# Mid-Low Budget Gaming PC Help



## Flipppppyyy (Jan 1, 2011)

Hey, I've been planning to get a new computer for a while, and finally decided to get around to it.

So basically I'm trying to make a decent gaming computer with around a $400 budget, give or take like 50. Right now I only really play World of Warcraft, but that's mainly just because my current computer sucks. I'd like to get into some FPS's like maybe CoD:BO or BFBC2 if possible with this new computer. My friend told me the parts he was planning on buying a while ago for a new computer, but never got to it. So he was going to get this:

Processor: AMD Athlon II X2 255
Motherboard: ASRock 880GM-LE
Graphics Card: Galaxy GeForce GT 430
Power Supply: Diablotek 450W
Case

Now I know there's no RAM, Hard Drive or CD Driver in there. I already have two of these sticks of RAM, so no changing that. For the CD Driver, I just want really anything that will get the job done for a cheap price, and for a Hard Drive I only really need like 200GBs or so, so nothing too expensive there. So all the stuff I linked totals $262, leaving me with about $150 more to spend.

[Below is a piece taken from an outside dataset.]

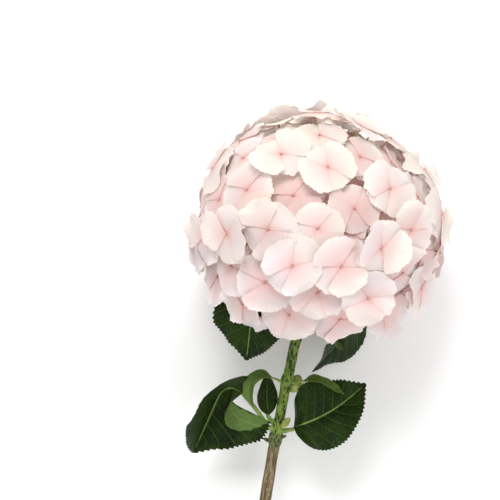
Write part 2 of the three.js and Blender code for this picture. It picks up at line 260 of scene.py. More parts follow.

The Graphics card looks a little weak, so I would think I should probably get a better upgrade there. And the case seems a little expensive, so if there's any cheaper alternatives that would be great to hear about too. So if anyone could just check this over to make sure it's all compatible, adequate power and cooling, and all that stuff, as well as some suggestions for upgrades without going too far out of my budget, It'd be extremely appreciated, seeing as I have almost no idea what I'm doing here


----------



## Flipppppyyy (Jan 1, 2011)

Actually, now that I think about it I could probably push that budget up to about $500, so use that instead.


----------



## 723869 (Aug 2, 2010)

CPU: Athlon II X4 640 - $99.99

MB: Asus M4A87TD EVO - $99.99

HDD: Samsung Spinpoint F4 - $42.99

GPU: Gigabyte HD 5670 - $89.99

Disk Drive: Asus DRW-24B1ST - $19.99

PSU: SeaSonic S12II 620 - $79.99


For motherboards, I'd stick with Asus and Gigabyte. For power supplies, Corsair and SeaSonic are top, along with some of the Thermaltake Toughpower models.

I picked that video card because it will play nicer with the AMD chipset.

I was going to suggest the Cooler Master Centurion 5 case, but your Antec Two Hundred is roughly the same thing, so I didn't bother.

How does all that look? I didn't check, but I _think_ it's below $500. You're also free to swap out things. I just have a text document with outlines that I modify depending on someone's request. If you want to change something, go right on ahead; I'm sure someone else will verify it.


----------



## Flipppppyyy (Jan 1, 2011)

Looks great! Thanks a ton, but just for a liiiitle extra tweaking, would I be able to replace the Graphics card with this, and the case with this?http://www.newegg.com/Product/Produ...3&cm_re=nvidia_gts_450-_-14-121-393-_-Product


----------



## Flipppppyyy (Jan 1, 2011)

Hmm, or maybe this for the Graphics :I


----------



## Tyree (May 10, 2009)

The parts that Random+ listed are much better than your original list.
I would suggest going with an ATI chipped GPU to avoid any issues with the AMD Mobo chips on the Asus Mobo. 
Sapphire-PowerColor-HIS are the better brands for ATI chipped GPU's.
You could do better for a case for the same price.
COOLER MASTER ELITE 335 $59
http://www.newegg.com/Product/Product.aspx?Item=N82E16811119161


----------



## 723869 (Aug 2, 2010)

*This Sapphire HD 5770* looks good. I usually don't mind Asus and MSI video cards, usually. Both have nice clocks, nice coolers, and nice reviews. (The DirectCU and Twin Frozr versions, respectively.)


----------